Regresaré a mi estado de independencia natural, viviré libre y feliz durante algún
tiempo con los frutos de mi valor y de mi ingenio: llegará tal vez el día del
dolor y del arrepentimiento; pero será breve ese tiempo y tendré un día de pena
a cambio de muchos años de libertad y de placeres. Convertido en rey de unos
pocos, corregiré los errores de la fortuna y veré a estos tiranos empalidecer y
temblar en presencia de quien con un insultante fausto posponían a sus
caballos, a sus perros. Entonces la
religión se presenta a la mente del criminal que de todo abusa, y ofreciéndole
un fácil arrepentimiento y una casi certidumbre de eterna felicidad, disminuye
en mucho el horror de aquella última tragedia.
VI
Pero quien ve
ante sus ojos un gran número de años o incluso todo el transcurso de la vida
que pasaría en la esclavitud y en el dolor en presencia de sus conciudadanos
con los cuales vive libre y sociable, esclavo de aquellas leyes por las cuales
era protegido, hace una útil comparación de todo eso con la incertidumbre del
éxito de sus delitos y con la brevedad del tiempo en que gozaría de sus frutos.
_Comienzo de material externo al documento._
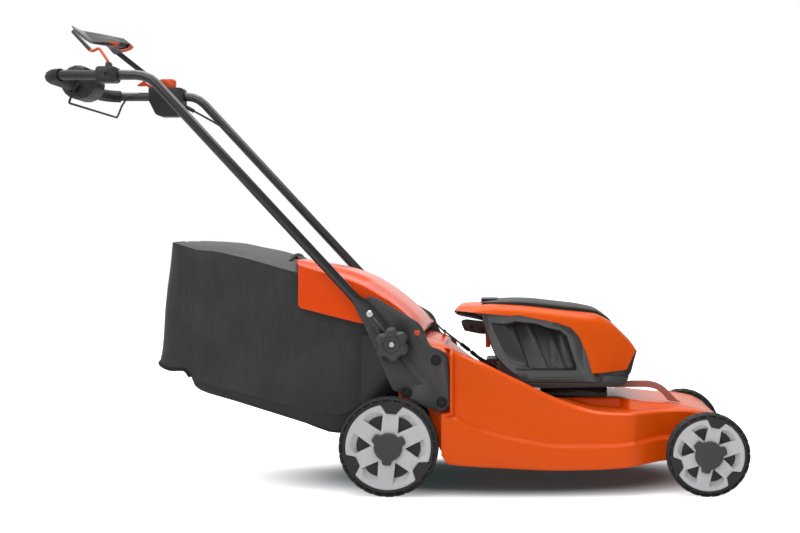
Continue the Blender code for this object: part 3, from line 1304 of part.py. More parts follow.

El ejemplo continuo de los que actualmente ve víctimas de la propia
irreflexión, le produce una impresión mucho más fuerte que el espectáculo de un
suplicio que lo endurece más que lo corrige.
No es útil la
pena de muerte por el ejemplo de atrocidad que da a los hombres. Si las
pasiones o la necesidad de la guerra han enseñado a derramar la sangre humana,
las leyes, moderadoras de la conducta de los hombres, no debieran aumentar el
fiero ejemplo, tanto más funesto cuanto que la muerte legal se da con estudio y
con formalidades. Me parece un absurdo que las leyes, que son la expresión de
la voluntad pública, que detestan y castigan el homicidio, lo comentan ellas
mismas y, para alejar a los ciudadanos del asesinato, ordenen uno público. ¿Cuáles
son las verdaderas y más útiles leyes? Aquellos pactos y condiciones que todos
querrían observar y proponer cuando calla la voz, siempre escuchada, del
interés privado, o se combina con la del interés público. ¿Cuáles son los
sentimientos de cada uno sobre la pena de muerte? Leámoslos en los actos de
indignación y de desprecio con que cada cual mira al verdugo, que es, sin
embargo, un inocente ejecutor de la voluntad pública, un buen ciudadano que
contribuye al bien público, el instrumento necesario para la seguridad pública
en el interior, como los valerosos soldados lo son respecto al exterior. ¿Cuál
es, pues, el origen de esta contradicción? ¿Y por qué es indeleble en los
hombres este sentimiento en detrimento de la razón? Porque los hombres, en lo
más secreto de sus almas (parte que mejor que ninguna otra conserva todavía la
forma original de la vieja naturaleza), han creído siempre que sus propias
vidas no están bajo el poder de nadie, a excepción de la necesidad que con su
cetro de hierro rige el universo.
Nota: Esta obra fue publicada por
primera vez en 1764, en Livorno, Italia. Quien reproduce este fragmento no ha
agregado ni intervenido o modificado su redacción en cuanto a sintaxis u
ortografía. La traducción es de FRANCISCO TOMÁS Y VALIENTE, catedrático de la
Universidad de Salamanca, España. Es edición española de “aguilar s a de
ediciones” 1969; primera edición-cuarta reimpresión- 1982. Págs. 114 – 124.